To begin with, 15 characters is a length limitation I would always suggest maintaining. The only exception is in the following circumstances. If you’re building a server that isn’t Windows, and will NEVER need to join a Windows domain, then and only then can you make names longer than 15. Microsoft in their perpetual need to maintain excessive backwards compatibility, still hasn’t dropped NetBIOS out of its architecture. Even if you build a Microsoft domain, 100% running on DNS resolution, they still truncate names for backwards compatibility. I wish they would provide a naming resolution compatibility mode that would in essence switch the domain from NetBIOS supported to DNS only, but that’s a whole different blog post.
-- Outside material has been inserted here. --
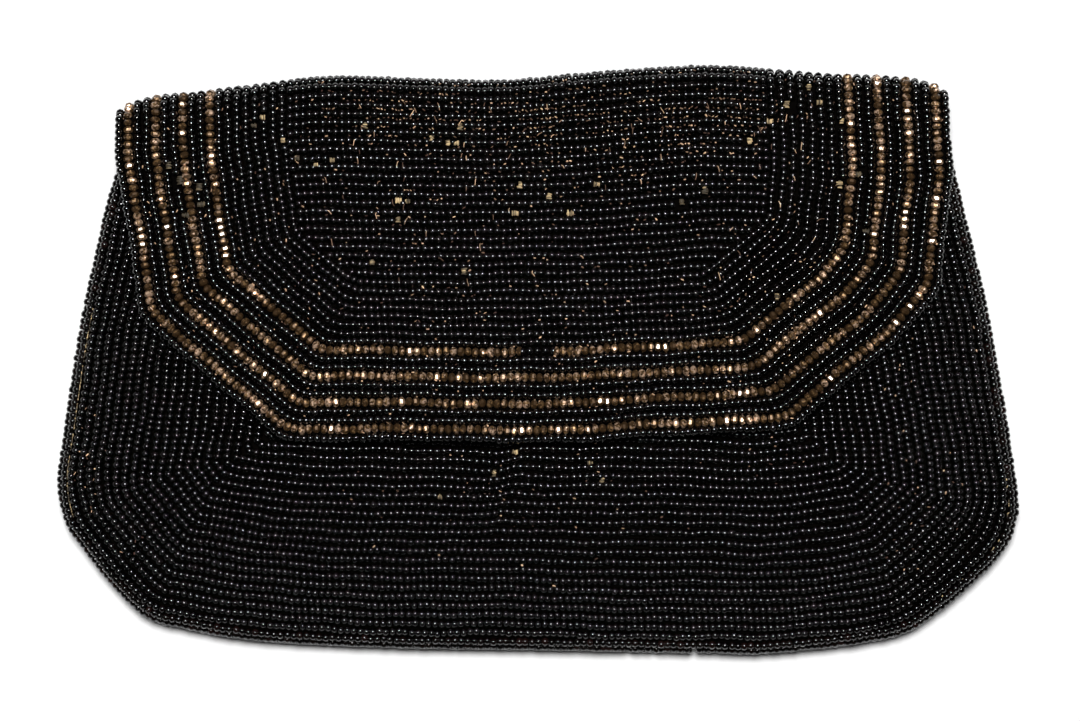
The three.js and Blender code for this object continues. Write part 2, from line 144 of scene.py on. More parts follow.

My naming conventions are designed to scale for smaller to mid-sized companies. If you’re dealing with 10s of thousands of servers, this naming convention won’t scale to your needs. My names are designed to give you a hint of what the server does. When you’re at the 10s of thousands size, you need a whole new way of dealing with server names.

Other stuff:

I used to really get hung up on server numbering. What I mean by that, is if I was running a smaller shop with say two domain controllers. Let’s call them DC1 and DC2 for simplicity. I would want to keep those names every time I did a major upgrade. Ultimately it led to a lot of shuffling, and a lot of time spent for something that was ultimately cosmetic and not important. Point being, if you are or were like me, learn to let it go. Sometimes you will have a DC3 and a DC4 when there are no DC1 and no DC2.

When you’re dealing with systems that need to connect to other systems by name, learn that CNAME records can be your best friend. I strongly suggest to avoid pointing things directly at a server name, if whatever you’re pointing is mostly a generic service. For example, its very common to have many things pointing at your DC’s for LDAP lookups. Rather than doing something like pointing at DC1 and DC2, create a CNAME record for something like “” and “”. Then when you change your DC’s, you only have two records to change.

It’s expensive, but load balancers can also help with renaming / moving things. They help because of their ability to create a “virtual IP” and redirect that traffic to any real IP as needed. In the case of DNS, it would enable you to move your DNS functionality to a new server without having to change the IP you have configured across all your systems.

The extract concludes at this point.